**Set problem**
Repeat exactly the lines from the start of the records below through the line that contains "tangent to both.", including both.

---- Dataset

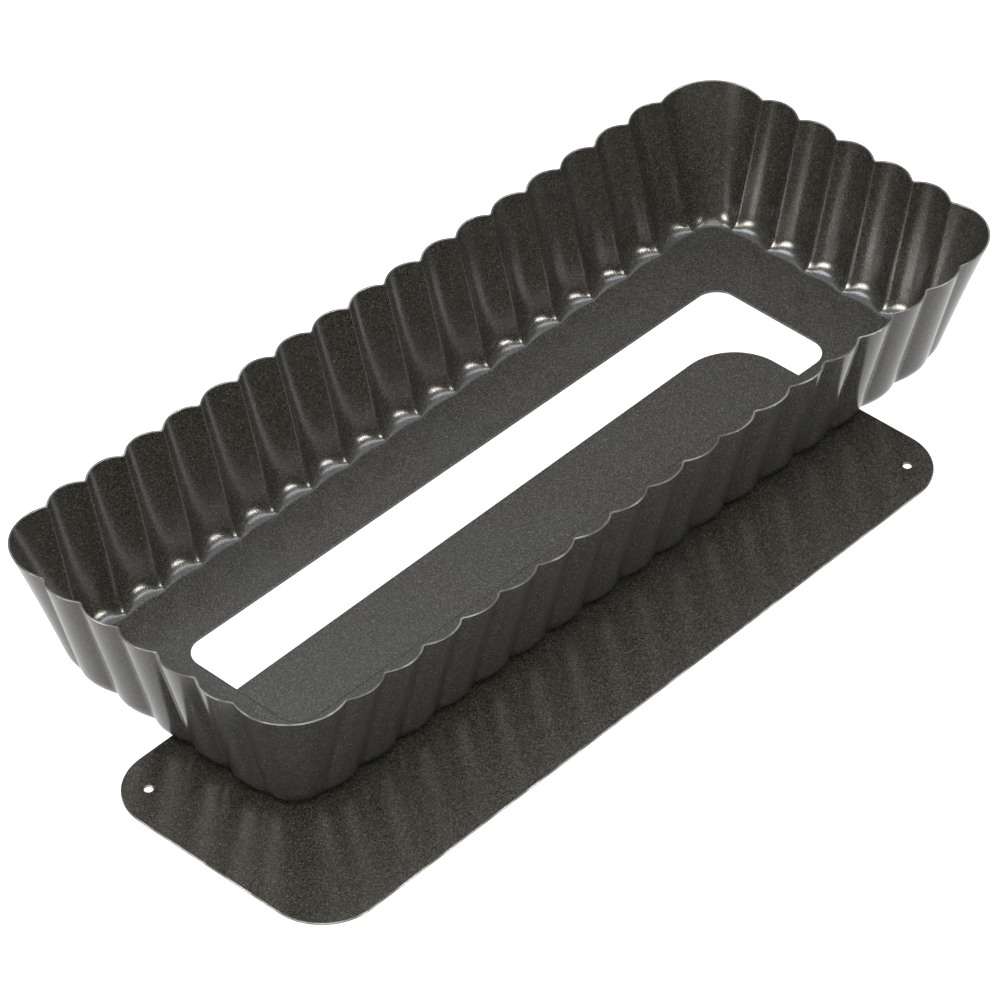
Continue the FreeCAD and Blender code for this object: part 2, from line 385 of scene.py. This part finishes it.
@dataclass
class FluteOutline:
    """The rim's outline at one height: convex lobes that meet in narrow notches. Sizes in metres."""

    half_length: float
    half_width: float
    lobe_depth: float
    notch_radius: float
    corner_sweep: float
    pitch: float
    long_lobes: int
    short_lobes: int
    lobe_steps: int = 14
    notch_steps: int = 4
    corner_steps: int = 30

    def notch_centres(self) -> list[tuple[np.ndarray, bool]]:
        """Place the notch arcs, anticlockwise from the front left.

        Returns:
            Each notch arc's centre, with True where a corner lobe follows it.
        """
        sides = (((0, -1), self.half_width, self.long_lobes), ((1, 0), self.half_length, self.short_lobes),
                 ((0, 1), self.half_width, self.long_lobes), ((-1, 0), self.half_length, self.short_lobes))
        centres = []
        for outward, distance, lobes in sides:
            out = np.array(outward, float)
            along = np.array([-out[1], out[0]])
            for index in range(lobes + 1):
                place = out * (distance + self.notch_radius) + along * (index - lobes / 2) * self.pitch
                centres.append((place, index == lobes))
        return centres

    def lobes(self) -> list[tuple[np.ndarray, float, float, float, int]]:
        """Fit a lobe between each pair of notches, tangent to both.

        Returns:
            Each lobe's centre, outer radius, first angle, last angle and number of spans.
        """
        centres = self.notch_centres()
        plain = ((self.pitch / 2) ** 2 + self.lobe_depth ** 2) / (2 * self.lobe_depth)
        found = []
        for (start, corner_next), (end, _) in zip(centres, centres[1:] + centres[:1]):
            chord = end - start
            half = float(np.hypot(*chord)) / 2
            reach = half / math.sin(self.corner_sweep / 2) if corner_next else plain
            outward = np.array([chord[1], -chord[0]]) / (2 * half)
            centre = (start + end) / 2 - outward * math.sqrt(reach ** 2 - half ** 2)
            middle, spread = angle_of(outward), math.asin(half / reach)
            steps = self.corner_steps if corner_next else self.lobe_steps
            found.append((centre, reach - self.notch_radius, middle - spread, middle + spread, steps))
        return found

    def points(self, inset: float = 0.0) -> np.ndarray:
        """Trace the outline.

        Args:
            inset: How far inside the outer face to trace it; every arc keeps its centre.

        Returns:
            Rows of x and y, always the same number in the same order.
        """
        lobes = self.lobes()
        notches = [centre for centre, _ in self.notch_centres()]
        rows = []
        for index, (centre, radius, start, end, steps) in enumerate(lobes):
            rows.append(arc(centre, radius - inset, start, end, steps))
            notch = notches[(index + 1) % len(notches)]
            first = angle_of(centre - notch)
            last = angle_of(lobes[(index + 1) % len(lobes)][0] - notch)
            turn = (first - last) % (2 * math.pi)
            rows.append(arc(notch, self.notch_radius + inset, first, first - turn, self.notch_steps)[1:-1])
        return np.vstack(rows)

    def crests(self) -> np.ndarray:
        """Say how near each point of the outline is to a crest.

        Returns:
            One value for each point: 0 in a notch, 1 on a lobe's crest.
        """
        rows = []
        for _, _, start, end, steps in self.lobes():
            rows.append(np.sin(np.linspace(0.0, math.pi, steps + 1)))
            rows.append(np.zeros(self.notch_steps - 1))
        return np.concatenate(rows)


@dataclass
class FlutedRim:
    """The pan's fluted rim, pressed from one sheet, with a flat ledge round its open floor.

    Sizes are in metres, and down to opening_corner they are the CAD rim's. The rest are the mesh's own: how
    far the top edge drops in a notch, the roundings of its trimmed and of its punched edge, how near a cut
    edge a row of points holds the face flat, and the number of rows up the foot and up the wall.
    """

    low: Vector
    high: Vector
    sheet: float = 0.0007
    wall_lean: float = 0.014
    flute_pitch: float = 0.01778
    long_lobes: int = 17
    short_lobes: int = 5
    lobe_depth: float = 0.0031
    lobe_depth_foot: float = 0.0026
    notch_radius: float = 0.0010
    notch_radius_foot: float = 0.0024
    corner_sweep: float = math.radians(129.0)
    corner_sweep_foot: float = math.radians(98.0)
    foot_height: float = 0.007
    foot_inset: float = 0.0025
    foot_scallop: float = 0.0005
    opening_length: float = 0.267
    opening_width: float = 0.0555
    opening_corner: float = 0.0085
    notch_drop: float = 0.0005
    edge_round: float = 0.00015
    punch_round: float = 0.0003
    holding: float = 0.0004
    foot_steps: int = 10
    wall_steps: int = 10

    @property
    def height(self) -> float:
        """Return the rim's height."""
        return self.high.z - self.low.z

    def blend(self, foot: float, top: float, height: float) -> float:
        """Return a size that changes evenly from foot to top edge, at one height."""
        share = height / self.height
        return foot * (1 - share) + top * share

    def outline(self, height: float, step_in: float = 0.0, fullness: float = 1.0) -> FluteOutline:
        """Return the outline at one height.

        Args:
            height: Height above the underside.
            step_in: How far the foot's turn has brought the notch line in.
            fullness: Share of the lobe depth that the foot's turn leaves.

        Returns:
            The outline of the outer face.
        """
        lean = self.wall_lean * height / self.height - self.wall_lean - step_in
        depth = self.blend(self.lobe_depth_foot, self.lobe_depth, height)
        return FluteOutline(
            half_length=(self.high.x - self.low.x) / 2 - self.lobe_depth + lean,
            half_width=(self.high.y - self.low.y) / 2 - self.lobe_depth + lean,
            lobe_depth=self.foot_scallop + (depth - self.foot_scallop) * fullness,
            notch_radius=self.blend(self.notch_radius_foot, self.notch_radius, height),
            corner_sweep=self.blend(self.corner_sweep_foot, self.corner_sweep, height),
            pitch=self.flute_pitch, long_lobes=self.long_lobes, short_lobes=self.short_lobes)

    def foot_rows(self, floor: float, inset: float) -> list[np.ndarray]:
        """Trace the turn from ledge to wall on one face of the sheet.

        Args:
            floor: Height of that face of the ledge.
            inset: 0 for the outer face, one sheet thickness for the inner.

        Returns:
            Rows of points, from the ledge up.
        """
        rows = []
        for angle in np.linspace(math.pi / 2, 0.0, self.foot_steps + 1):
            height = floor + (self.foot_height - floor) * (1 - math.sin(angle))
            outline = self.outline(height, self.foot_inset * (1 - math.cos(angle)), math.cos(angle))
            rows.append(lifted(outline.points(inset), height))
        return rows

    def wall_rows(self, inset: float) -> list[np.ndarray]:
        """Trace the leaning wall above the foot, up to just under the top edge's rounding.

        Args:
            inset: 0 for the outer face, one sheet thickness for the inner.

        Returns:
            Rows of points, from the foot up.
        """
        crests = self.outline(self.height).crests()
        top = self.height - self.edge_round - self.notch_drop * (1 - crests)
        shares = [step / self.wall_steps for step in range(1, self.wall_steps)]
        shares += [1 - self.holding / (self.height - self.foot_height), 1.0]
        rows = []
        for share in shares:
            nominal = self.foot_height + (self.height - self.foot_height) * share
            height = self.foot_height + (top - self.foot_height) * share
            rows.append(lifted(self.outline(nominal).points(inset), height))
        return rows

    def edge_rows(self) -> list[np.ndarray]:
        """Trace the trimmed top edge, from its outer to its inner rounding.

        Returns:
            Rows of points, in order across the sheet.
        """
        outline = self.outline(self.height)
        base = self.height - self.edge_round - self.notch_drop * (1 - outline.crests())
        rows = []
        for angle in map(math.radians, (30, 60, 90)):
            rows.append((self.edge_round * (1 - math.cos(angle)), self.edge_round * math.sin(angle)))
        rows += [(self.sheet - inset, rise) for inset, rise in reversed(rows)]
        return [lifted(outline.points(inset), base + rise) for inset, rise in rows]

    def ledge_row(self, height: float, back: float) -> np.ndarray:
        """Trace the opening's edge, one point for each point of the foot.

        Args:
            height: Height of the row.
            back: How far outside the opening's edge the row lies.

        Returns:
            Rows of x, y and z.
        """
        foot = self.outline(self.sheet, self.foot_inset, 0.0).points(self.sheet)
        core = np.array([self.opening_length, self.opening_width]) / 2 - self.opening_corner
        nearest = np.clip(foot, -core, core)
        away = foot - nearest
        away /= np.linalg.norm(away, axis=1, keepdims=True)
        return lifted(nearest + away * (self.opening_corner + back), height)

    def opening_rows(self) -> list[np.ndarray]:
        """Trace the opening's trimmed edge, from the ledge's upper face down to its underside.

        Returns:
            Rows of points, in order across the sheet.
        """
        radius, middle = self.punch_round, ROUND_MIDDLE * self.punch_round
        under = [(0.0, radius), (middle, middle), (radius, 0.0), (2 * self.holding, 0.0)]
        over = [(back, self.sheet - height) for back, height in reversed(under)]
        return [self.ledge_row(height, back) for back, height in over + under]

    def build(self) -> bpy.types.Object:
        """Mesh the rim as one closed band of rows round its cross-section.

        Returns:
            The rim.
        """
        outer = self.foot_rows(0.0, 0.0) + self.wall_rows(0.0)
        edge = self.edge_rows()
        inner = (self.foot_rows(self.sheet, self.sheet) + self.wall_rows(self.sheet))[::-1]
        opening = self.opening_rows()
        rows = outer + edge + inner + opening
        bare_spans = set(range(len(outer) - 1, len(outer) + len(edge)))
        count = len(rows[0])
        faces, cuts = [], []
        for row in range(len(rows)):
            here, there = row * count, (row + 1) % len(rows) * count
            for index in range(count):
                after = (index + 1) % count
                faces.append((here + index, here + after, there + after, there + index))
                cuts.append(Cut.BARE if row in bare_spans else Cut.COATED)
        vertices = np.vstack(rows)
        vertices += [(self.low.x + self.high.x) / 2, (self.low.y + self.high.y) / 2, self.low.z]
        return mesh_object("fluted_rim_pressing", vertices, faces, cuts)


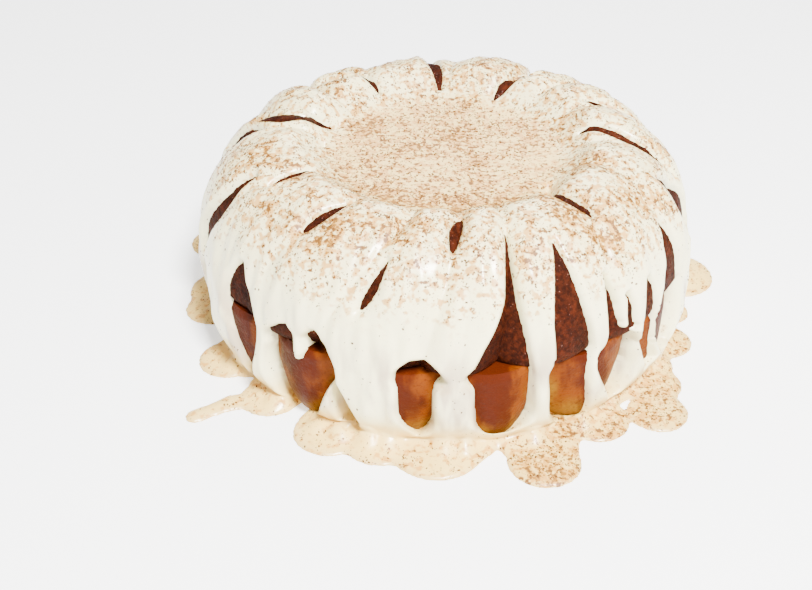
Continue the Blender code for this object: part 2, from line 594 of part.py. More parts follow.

--------

**Final answer**
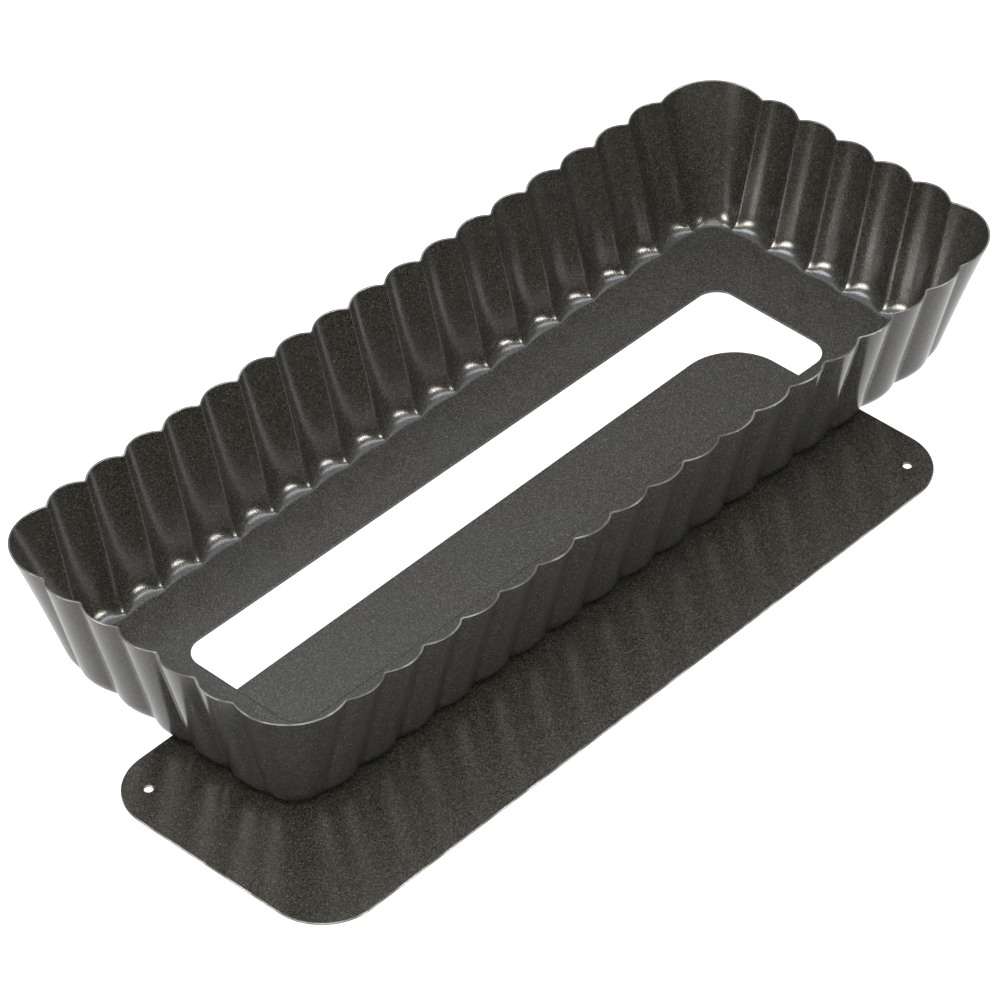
Continue the FreeCAD and Blender code for this object: part 2, from line 385 of scene.py. This part finishes it.
@dataclass
class FluteOutline:
    """The rim's outline at one height: convex lobes that meet in narrow notches. Sizes in metres."""

    half_length: float
    half_width: float
    lobe_depth: float
    notch_radius: float
    corner_sweep: float
    pitch: float
    long_lobes: int
    short_lobes: int
    lobe_steps: int = 14
    notch_steps: int = 4
    corner_steps: int = 30

    def notch_centres(self) -> list[tuple[np.ndarray, bool]]:
        """Place the notch arcs, anticlockwise from the front left.

        Returns:
            Each notch arc's centre, with True where a corner lobe follows it.
        """
        sides = (((0, -1), self.half_width, self.long_lobes), ((1, 0), self.half_length, self.short_lobes),
                 ((0, 1), self.half_width, self.long_lobes), ((-1, 0), self.half_length, self.short_lobes))
        centres = []
        for outward, distance, lobes in sides:
            out = np.array(outward, float)
            along = np.array([-out[1], out[0]])
            for index in range(lobes + 1):
                place = out * (distance + self.notch_radius) + along * (index - lobes / 2) * self.pitch
                centres.append((place, index == lobes))
        return centres

    def lobes(self) -> list[tuple[np.ndarray, float, float, float, int]]:
        """Fit a lobe between each pair of notches, tangent to both.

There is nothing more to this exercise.